How Time-of-Use Pricing Can Enhance Grid Power and Consumer Choice



Debates regarding state-level net metering policies and rates have been flaring up among electricity consumers, residential and commercial solar market companies, and utilities. All but four U.S. states had instituted net metering policies as of December 2014, via which a new breed of electricity ¨prosumers¨ are compensated for the emissions-free solar electricity they dispatch to power grids, according to the National Conference of State Legislatures.

The issue cuts across a wide range of key factors that will shape the way electricity is produced, distributed, bought, sold, and priced in the United States in coming years, including consumer choice, power market rate reform and the degree and extent of innovation, and competition in state and local energy and power markets.

Some 128 million Americans don’t have any choices when it comes to being charged for electricity based on the time of day it’s consumed. However, this model, proponents of ¨Time of Use¨ (ToU) pricing say, has been proven to reduce energy consumption and yield benefits to utilities as well as consumers.

A recently released research report from the Rocky Mountain Institute (RMI) titled “Alternative Rate Design Effectiveness” says regulators and utilities need to redesign rate schemes. RMI goes on to offer ¨long-term solutions¨ that can enable utilities, regulators, and stakeholders to design and evaluate ToU pricing schemes and demand-charge rates.

Matching consumer rate charges to load profiles

With ToU pricing, the amount consumers are charged for electricity corresponds with daily utility grid load profiles – in other words, it varies with time of use. Costs are higher for those consuming electricity during peak periods of demand and lower for those that do so during off-peak hours.

State_Net_Metering_Policies1214 Natl Council State Legislatures

Discussion and debate regarding ToU pricing and net metering will play a big role in setting the course for U.S. socioeconomic development and environmental and public health and integrity for many years to come. The policies that result will have impacts on distributed renewable energy power generation and energy storage growth and development, as well as that for utility-consumer demand response (DR) initiatives, the path of greenhouse gas (GHG) emissions reductions, water use, and prospects for sustainable state and local economic and jobs growth.

¨California, Hawaii and, as reported Monday [May 9], New York want utility business models that look to the future, not the past,” according to Aspen-based RMI. “And notably, every utility executive speaking at the two largest energy conferences in April, Future of Energy Summit (BNEF) and ECO:nomics (WSJ), agreed that business model evolution is an urgent need.”
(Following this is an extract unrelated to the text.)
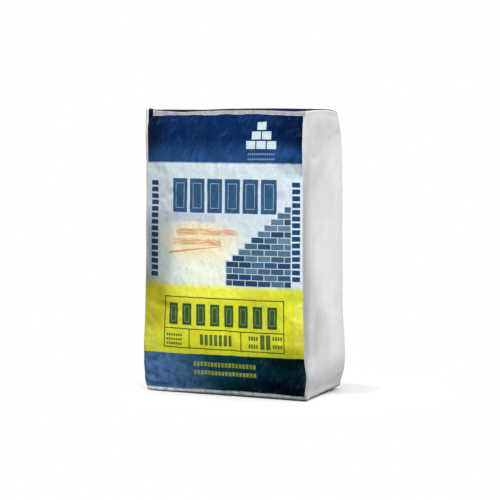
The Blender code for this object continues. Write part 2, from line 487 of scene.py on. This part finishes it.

Rate Reform and New Business Models

Net metering and ToU pricing are two market-based mechanisms that serve as keys to grid modernization and realizing the potential benefits innovations in distributed clean energy technology afford, proponents assert. ¨Two types of alternative mass-market rate designs are often proposed to meet rapidly evolving customer needs in the near-term,¨ RMI highlights:

Two types of alternative mass-market rate designs are often proposed to meet rapidly evolving customer needs in the near-term, RMI explains:

  • Time-based rates can provide more accurate price signals to customers, better reflecting the marginal cost of supplying and delivering electricity. These price signals may lead customers to change their consumption patterns to reduce both peak and total consumption.
  • Demand charge rates can provide a price signal to reduce peak demand and can potentially allocate peak-driven costs more fairly. Customers may respond by changing their consumption patterns to reduce peak demand, flattening their load profile.

That said, utilities and regulators face a lot of uncertainty given the rapid rate of technological change and uptake of solar, wind, and other distributed renewable energy systems. Addressing this issue, the white paper brings together what RMI considers ¨best in class¨ examples that can be applied by any utility or regulator.

Among the cross-cutting benefits, ¨time-based rates can provide more accurate price signals to customers, better reflecting the marginal cost of supplying and delivering electricity,¨ the report authors contend. That information, in turn, can lead customers to change when and how much electricity they use so that both peak-period and total consumption are reduced. The change can also spread costs across utilities customer bases more equitably, according to RMI.

Importantly from utilities’ perspective, RMI concluded that the introduction of ToU pricing didn’t suffer from lack of utility customer acceptance in terms of enrollment and retention. RMI states:

“Empirical evidence shows that time-based rates have the potential to result in:

  • Peak load reduction of 0–50%;
  • Reduction in total energy consumption of 0–10%:
  • Customer enrollment rates of 6–98% and retention rates of 63–98%;
  • These impacts depend on key choices made in designing the rate.”